Repeat the whole listing exactly as written.

BEGIN Task inputs

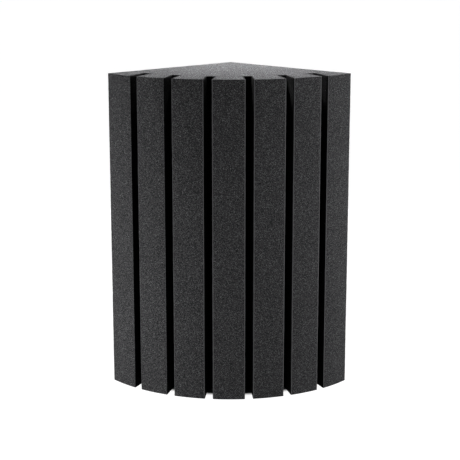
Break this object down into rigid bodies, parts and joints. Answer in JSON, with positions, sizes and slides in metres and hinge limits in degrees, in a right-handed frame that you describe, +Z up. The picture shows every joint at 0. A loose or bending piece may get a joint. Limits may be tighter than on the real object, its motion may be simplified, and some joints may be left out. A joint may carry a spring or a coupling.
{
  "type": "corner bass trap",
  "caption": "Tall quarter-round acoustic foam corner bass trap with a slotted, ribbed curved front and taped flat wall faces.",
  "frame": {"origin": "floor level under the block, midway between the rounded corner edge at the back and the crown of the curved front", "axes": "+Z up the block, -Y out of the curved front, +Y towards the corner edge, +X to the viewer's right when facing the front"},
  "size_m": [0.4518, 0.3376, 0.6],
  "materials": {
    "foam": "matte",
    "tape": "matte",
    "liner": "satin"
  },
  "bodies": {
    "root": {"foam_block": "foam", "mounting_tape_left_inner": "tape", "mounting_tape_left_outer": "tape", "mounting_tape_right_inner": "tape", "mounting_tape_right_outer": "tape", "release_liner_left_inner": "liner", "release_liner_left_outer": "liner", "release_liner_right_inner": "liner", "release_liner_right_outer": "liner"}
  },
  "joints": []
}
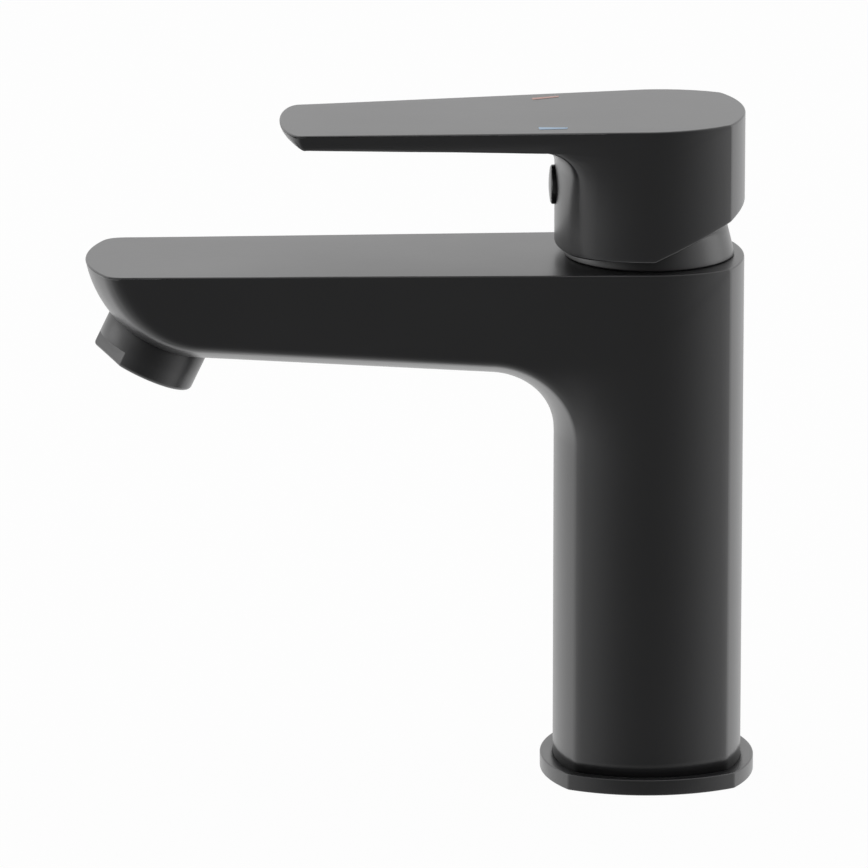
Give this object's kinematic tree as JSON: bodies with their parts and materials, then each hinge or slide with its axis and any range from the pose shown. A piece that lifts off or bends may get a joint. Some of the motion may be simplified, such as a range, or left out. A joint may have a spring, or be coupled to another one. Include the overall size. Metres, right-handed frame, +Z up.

END Task inputs

* Exercise answer:
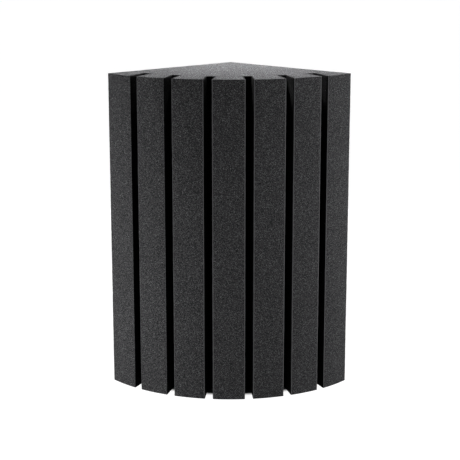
Break this object down into rigid bodies, parts and joints. Answer in JSON, with positions, sizes and slides in metres and hinge limits in degrees, in a right-handed frame that you describe, +Z up. The picture shows every joint at 0. A loose or bending piece may get a joint. Limits may be tighter than on the real object, its motion may be simplified, and some joints may be left out. A joint may carry a spring or a coupling.
{
  "type": "corner bass trap",
  "caption": "Tall quarter-round acoustic foam corner bass trap with a slotted, ribbed curved front and taped flat wall faces.",
  "frame": {"origin": "floor level under the block, midway between the rounded corner edge at the back and the crown of the curved front", "axes": "+Z up the block, -Y out of the curved front, +Y towards the corner edge, +X to the viewer's right when facing the front"},
  "size_m": [0.4518, 0.3376, 0.6],
  "materials": {
    "foam": "matte",
    "tape": "matte",
    "liner": "satin"
  },
  "bodies": {
    "root": {"foam_block": "foam", "mounting_tape_left_inner": "tape", "mounting_tape_left_outer": "tape", "mounting_tape_right_inner": "tape", "mounting_tape_right_outer": "tape", "release_liner_left_inner": "liner", "release_liner_left_outer": "liner", "release_liner_right_inner": "liner", "release_liner_right_outer": "liner"}
  },
  "joints": []
}
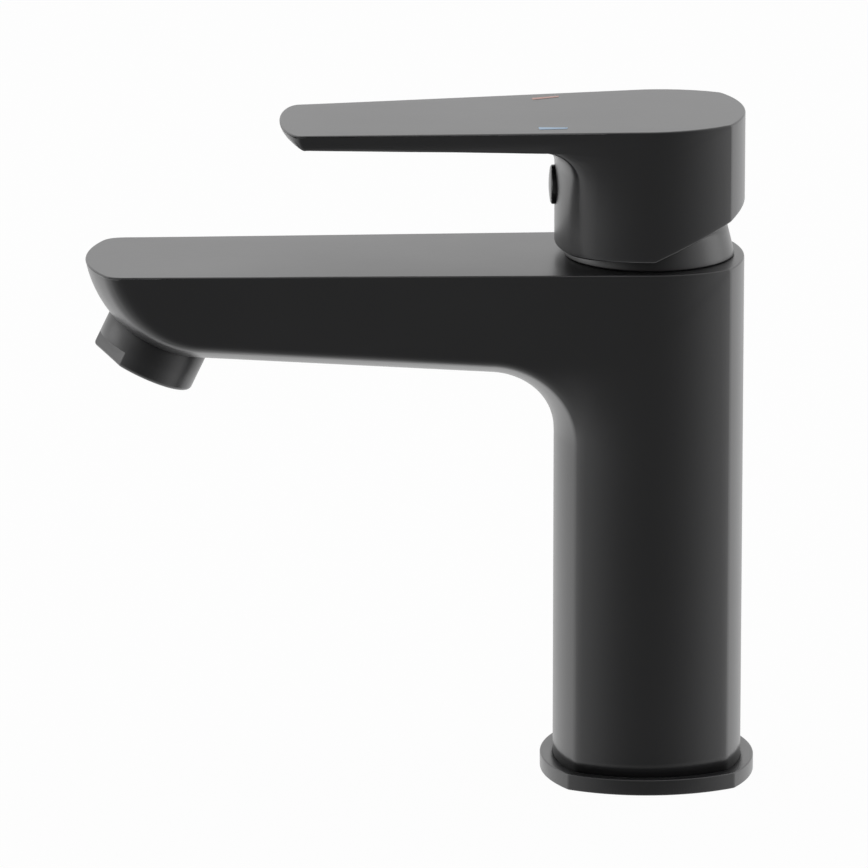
Give this object's kinematic tree as JSON: bodies with their parts and materials, then each hinge or slide with its axis and any range from the pose shown. A piece that lifts off or bends may get a joint. Some of the motion may be simplified, such as a range, or left out. A joint may have a spring, or be coupled to another one. Include the overall size. Metres, right-handed frame, +Z up.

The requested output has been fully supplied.